Find and copy each line of the records where the string "this" shows up.

(Structured object records)
# # # # # # #

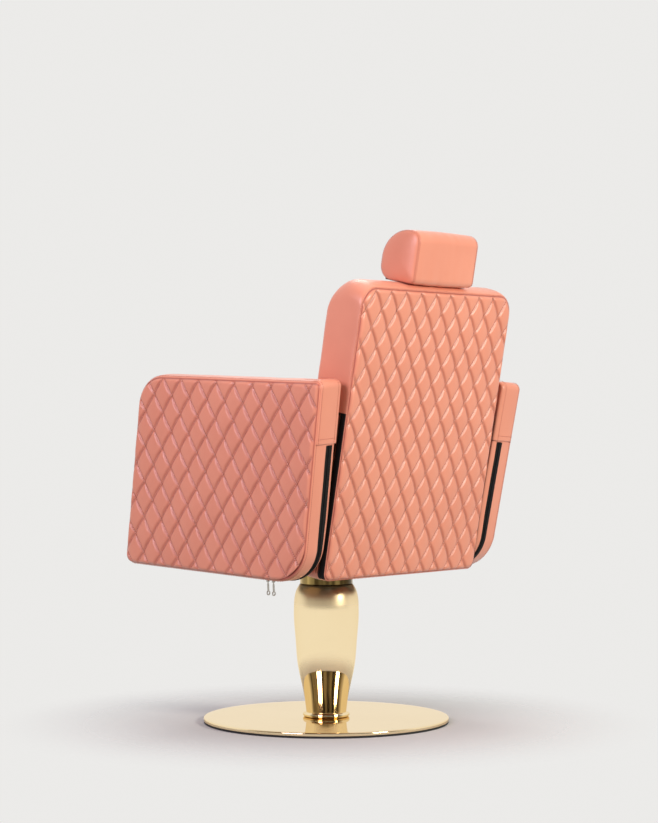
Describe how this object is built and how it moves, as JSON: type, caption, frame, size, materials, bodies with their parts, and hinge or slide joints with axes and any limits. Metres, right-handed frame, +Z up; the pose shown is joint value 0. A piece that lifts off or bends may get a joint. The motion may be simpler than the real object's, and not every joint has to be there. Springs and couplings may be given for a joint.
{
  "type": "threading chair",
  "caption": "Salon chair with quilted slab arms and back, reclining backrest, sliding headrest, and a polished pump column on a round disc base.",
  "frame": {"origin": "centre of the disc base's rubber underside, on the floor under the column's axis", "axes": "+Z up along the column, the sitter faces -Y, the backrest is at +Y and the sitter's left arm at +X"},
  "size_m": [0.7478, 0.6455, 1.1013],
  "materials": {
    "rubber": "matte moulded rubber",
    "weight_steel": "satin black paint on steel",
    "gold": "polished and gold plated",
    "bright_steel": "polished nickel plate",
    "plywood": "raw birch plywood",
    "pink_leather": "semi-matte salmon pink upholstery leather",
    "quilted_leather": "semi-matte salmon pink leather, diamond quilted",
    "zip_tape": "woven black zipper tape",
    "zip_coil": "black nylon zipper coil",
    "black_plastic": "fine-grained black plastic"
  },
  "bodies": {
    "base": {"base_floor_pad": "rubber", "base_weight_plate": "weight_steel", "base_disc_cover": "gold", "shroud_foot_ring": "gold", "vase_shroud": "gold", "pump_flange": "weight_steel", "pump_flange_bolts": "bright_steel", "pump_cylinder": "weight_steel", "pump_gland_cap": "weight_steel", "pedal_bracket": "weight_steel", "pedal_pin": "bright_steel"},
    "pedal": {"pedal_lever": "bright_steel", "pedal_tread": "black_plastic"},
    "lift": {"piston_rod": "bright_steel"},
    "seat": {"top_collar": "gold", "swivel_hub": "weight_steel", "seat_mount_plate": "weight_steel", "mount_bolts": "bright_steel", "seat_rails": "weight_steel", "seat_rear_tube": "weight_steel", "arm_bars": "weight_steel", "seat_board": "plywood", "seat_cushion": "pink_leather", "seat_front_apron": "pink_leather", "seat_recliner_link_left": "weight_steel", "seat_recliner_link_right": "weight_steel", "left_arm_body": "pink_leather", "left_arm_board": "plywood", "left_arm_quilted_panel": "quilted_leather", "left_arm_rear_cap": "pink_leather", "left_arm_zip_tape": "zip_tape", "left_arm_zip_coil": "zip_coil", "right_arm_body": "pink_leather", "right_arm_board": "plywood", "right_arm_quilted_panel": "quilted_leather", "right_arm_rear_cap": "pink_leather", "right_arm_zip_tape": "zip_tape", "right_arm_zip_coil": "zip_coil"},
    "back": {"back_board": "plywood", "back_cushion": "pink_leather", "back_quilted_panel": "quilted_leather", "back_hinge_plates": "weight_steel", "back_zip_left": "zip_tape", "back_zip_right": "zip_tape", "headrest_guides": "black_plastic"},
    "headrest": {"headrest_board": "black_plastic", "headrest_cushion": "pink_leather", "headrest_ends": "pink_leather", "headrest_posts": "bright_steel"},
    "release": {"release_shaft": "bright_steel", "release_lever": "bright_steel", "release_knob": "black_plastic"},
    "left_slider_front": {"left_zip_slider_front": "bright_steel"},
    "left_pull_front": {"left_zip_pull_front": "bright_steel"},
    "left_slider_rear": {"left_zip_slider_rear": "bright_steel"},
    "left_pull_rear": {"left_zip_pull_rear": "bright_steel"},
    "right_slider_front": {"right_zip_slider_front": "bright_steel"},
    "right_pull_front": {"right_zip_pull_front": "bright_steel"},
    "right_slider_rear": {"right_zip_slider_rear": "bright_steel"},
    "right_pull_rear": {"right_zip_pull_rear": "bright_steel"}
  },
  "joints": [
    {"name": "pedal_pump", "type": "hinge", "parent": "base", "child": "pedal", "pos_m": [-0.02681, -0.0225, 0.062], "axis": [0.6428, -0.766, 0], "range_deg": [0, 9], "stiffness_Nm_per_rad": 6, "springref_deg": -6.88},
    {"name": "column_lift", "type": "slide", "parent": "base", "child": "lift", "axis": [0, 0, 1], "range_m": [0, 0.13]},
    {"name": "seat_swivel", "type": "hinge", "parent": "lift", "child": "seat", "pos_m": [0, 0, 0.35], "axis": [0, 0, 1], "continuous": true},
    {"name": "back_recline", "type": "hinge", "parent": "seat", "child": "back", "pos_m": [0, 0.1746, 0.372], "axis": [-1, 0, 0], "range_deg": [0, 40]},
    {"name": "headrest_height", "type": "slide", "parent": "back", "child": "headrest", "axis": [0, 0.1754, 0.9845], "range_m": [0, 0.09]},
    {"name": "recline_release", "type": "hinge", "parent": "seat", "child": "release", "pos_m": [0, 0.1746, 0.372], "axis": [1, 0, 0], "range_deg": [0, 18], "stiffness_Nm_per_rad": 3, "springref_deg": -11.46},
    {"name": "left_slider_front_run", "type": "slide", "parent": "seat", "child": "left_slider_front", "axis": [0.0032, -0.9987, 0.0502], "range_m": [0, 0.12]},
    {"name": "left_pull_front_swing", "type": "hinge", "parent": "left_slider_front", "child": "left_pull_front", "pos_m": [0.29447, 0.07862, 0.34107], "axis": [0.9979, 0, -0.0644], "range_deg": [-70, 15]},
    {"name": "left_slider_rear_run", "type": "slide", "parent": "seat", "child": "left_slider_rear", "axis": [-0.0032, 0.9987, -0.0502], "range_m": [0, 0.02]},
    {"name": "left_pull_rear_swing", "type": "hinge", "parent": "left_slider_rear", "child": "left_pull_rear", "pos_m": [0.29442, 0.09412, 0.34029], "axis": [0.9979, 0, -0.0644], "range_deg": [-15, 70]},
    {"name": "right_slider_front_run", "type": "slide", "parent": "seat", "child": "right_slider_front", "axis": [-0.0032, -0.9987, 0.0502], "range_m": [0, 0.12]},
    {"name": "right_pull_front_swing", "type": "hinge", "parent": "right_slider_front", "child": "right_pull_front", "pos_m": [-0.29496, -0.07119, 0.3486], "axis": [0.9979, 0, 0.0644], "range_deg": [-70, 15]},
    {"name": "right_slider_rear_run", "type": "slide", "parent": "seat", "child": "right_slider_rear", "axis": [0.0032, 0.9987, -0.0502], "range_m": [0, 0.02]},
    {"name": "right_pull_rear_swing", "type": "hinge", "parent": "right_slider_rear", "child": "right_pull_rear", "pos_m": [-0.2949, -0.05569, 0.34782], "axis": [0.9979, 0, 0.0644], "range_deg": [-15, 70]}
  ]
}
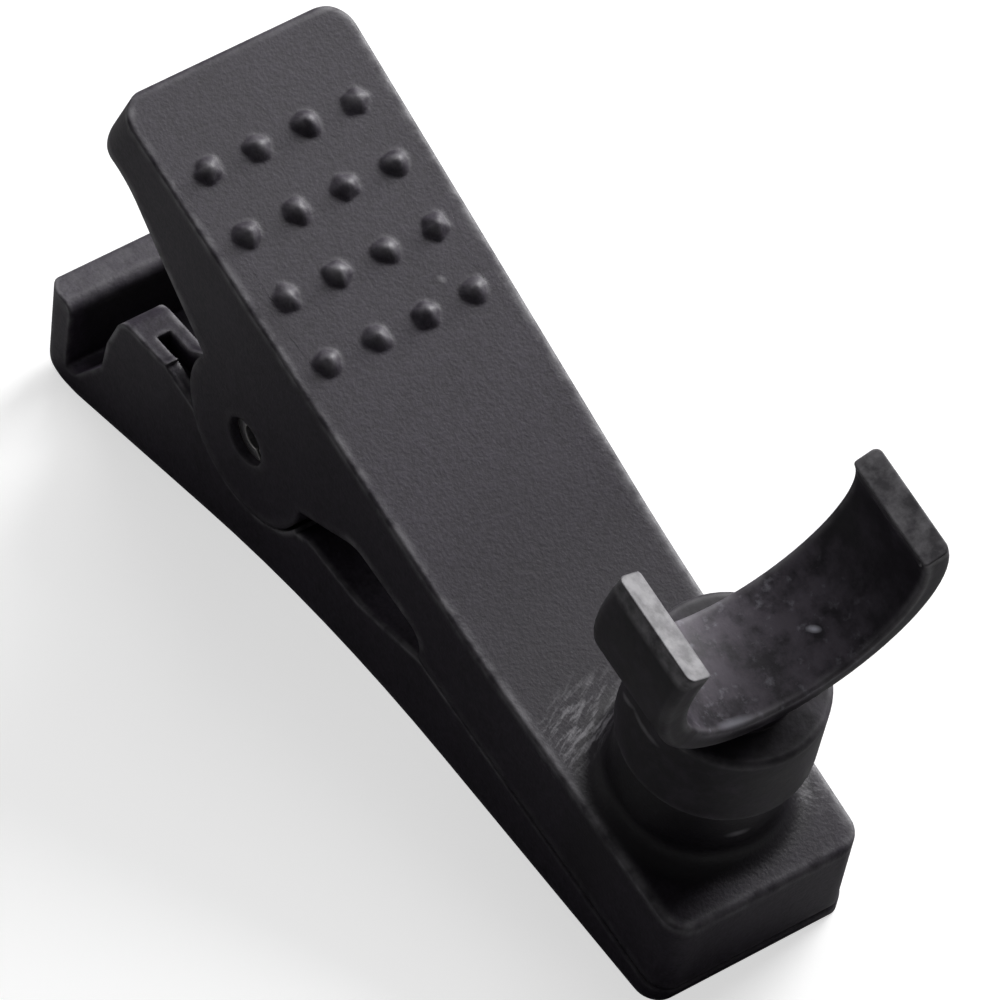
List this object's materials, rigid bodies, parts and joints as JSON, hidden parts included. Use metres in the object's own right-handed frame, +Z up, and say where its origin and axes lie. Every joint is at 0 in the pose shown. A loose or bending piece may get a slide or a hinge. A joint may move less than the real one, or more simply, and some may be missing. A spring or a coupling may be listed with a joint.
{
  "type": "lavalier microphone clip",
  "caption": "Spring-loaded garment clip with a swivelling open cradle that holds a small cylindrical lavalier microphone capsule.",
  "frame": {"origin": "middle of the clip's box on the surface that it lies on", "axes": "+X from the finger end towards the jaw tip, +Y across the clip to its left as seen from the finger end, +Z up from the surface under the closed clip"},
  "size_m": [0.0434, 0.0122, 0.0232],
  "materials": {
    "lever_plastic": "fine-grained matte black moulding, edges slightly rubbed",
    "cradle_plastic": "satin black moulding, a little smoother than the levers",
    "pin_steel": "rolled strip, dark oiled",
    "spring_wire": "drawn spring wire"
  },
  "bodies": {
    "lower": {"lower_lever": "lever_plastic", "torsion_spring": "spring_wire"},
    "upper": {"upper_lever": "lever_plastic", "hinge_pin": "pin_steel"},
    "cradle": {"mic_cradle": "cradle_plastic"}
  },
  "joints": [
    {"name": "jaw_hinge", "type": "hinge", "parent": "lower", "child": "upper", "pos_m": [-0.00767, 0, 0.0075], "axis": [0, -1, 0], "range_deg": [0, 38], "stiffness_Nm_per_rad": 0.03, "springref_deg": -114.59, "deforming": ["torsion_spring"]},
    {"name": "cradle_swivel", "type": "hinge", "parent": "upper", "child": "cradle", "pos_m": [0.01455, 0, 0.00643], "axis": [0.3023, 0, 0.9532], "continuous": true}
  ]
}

# # # # # # #

- TASK SOLUTION
Describe how this object is built and how it moves, as JSON: type, caption, frame, size, materials, bodies with their parts, and hinge or slide joints with axes and any limits. Metres, right-handed frame, +Z up; the pose shown is joint value 0. A piece that lifts off or bends may get a joint. The motion may be simpler than the real object's, and not every joint has to be there. Springs and couplings may be given for a joint.
List this object's materials, rigid bodies, parts and joints as JSON, hidden parts included. Use metres in the object's own right-handed frame, +Z up, and say where its origin and axes lie. Every joint is at 0 in the pose shown. A loose or bending piece may get a slide or a hinge. A joint may move less than the real one, or more simply, and some may be missing. A spring or a coupling may be listed with a joint.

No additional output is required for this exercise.